Iterative function of $f(n)=2n$ In Cormen's book (chapter 3, page 58), it is shown that for iterative functions:
$$f^{(i)}(n) = \begin{cases}n & \text{if }i=0,\\
f(f^{(i-1)}(n)) & \text{if }i > 0.\end{cases}$$
I have tried to prove it using the associative and the composition properties:
$$f^m \circ  f^n = f^n \circ f^m = f^{m+n}.$$
Therefore,
$$f(f^{i-1}(n)) = f^{1+i-1}(n) = f^i(n).$$
However, following this reasoning I am not able to prove it. What should I do? Is there any easy way, given a linear or polynomial function (correct me If I am wrong, but I think that it could be more complex with fractional iterations), to obtain the iterative function?
Could you help me? Or give me any advice? I am studying by my own, the Cormen's book.
 A: You have posed two distinct questions:


*

*Given $f$ and an explicit definition of $f^{(i)}$, how do we verify that $f^{(i)}$ is correct?

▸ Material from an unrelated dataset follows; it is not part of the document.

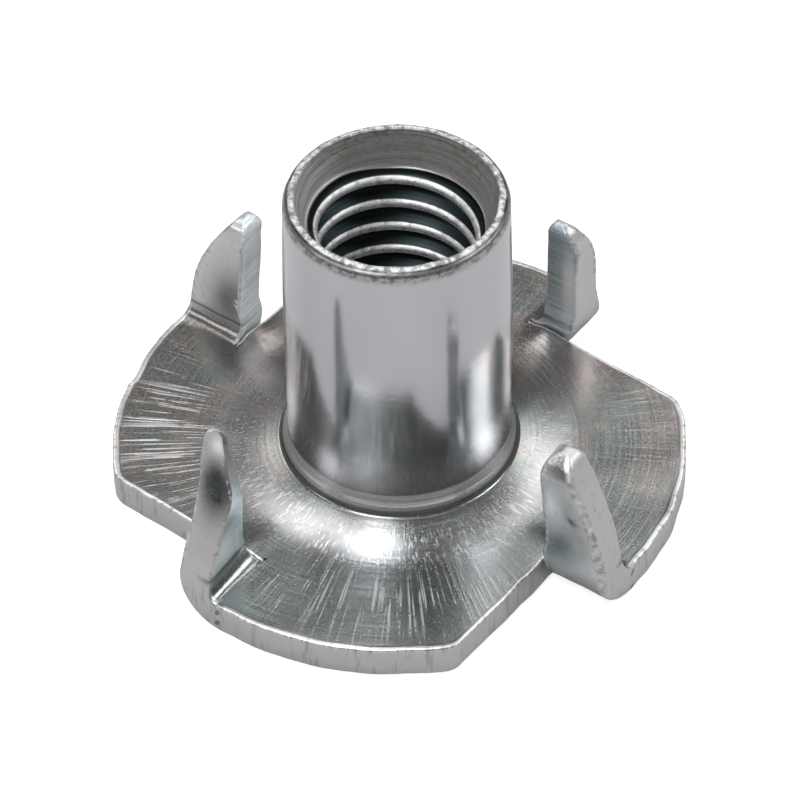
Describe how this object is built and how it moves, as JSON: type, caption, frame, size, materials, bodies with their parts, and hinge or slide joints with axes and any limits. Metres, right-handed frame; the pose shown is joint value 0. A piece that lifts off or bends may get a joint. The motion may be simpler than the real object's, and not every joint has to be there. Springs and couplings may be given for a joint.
{
  "type": "insert nut",
  "caption": "Threaded barrel drawn up from a round lobed flange whose slit tabs are bent up as prongs that bite into wood.",
  "frame": {"origin": "on the thread's axis, in the plane of the flange's flat underside", "axes": "+Z along the thread's axis from the flange towards the lip of the barrel; -Y is the side nearest the camera"},
  "size_m": [0.019, 0.019, 0.012],
  "materials": {
    "zinc_plate": "bright zinc plate, mirror-like on the barrel and dull with radial strokes on the flange"
  },
  "bodies": {
    "root": {"tee_nut": "zinc_plate"}
  },
  "joints": []
}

*Given $f$, how do we find $f^{(i)}$?


The first question is easier because we already know what $f^{(i)}$ is. For example, given $f(n) = 2n$ and $f^{(i)}(n) = (2^i)n$, we can verify that $f^{(i)}$ is correct using a proof by induction on $i$. The second question is more difficult because we don't know what $f^{(i)}$ is. My recommendation to you for this kind of problem is to monkey around.
For example, given $f(n) = n^3$, perhaps it isn't immediately obvious what $f^{(i)}$ is. I would begin by listing the first view values of $f^{(i)}$:


*

*$$f^{(0)}(n) = n$$

*$$f^{(1)}(n) = f(f^{(0)}(n)) = f(n) = n^3$$

*$$f^{(2)}(n) = f(f^{(1)}(n)) = f(n^3) = (n^3)^3 = n^9$$


At this point, we might guess that $f^{(i)}(n) = n^{3^i}$. To verify that this is correct, we should try proving it by induction.
Unfortunately, I cannot give you a general "cookbook" strategy for finding $f^{(i)}$ given any arbitrary f. You could try finding $f^{(i)}$ for certain types of functions, such as $f(n) = an$ or $f(n) = n^k$. However, finding $f^{(i)}$ for, say, polynomials in general is much more daunting.
You are wading into the mathematical problem of solving recurrence relations, which can be very difficult. There are many strategies for solving certain types of recurrence relations, but there is no general "cookbook" strategy.
More on recurrence relations: https://en.wikipedia.org/wiki/Recurrence_relation
A: First I think that $f^{(i)}(n) = 2^in$
We can prove that by induction on $i$ 
For $i=0,1$ we have the rule verified.
Suppose that it is for some $i$ and let's prove it for $i+1$ $$f^{(i+1)}(n) = f(f^{(i)}(n)) = f (2^in) =    2 \cdot 2^in = 2^{i+1}n$$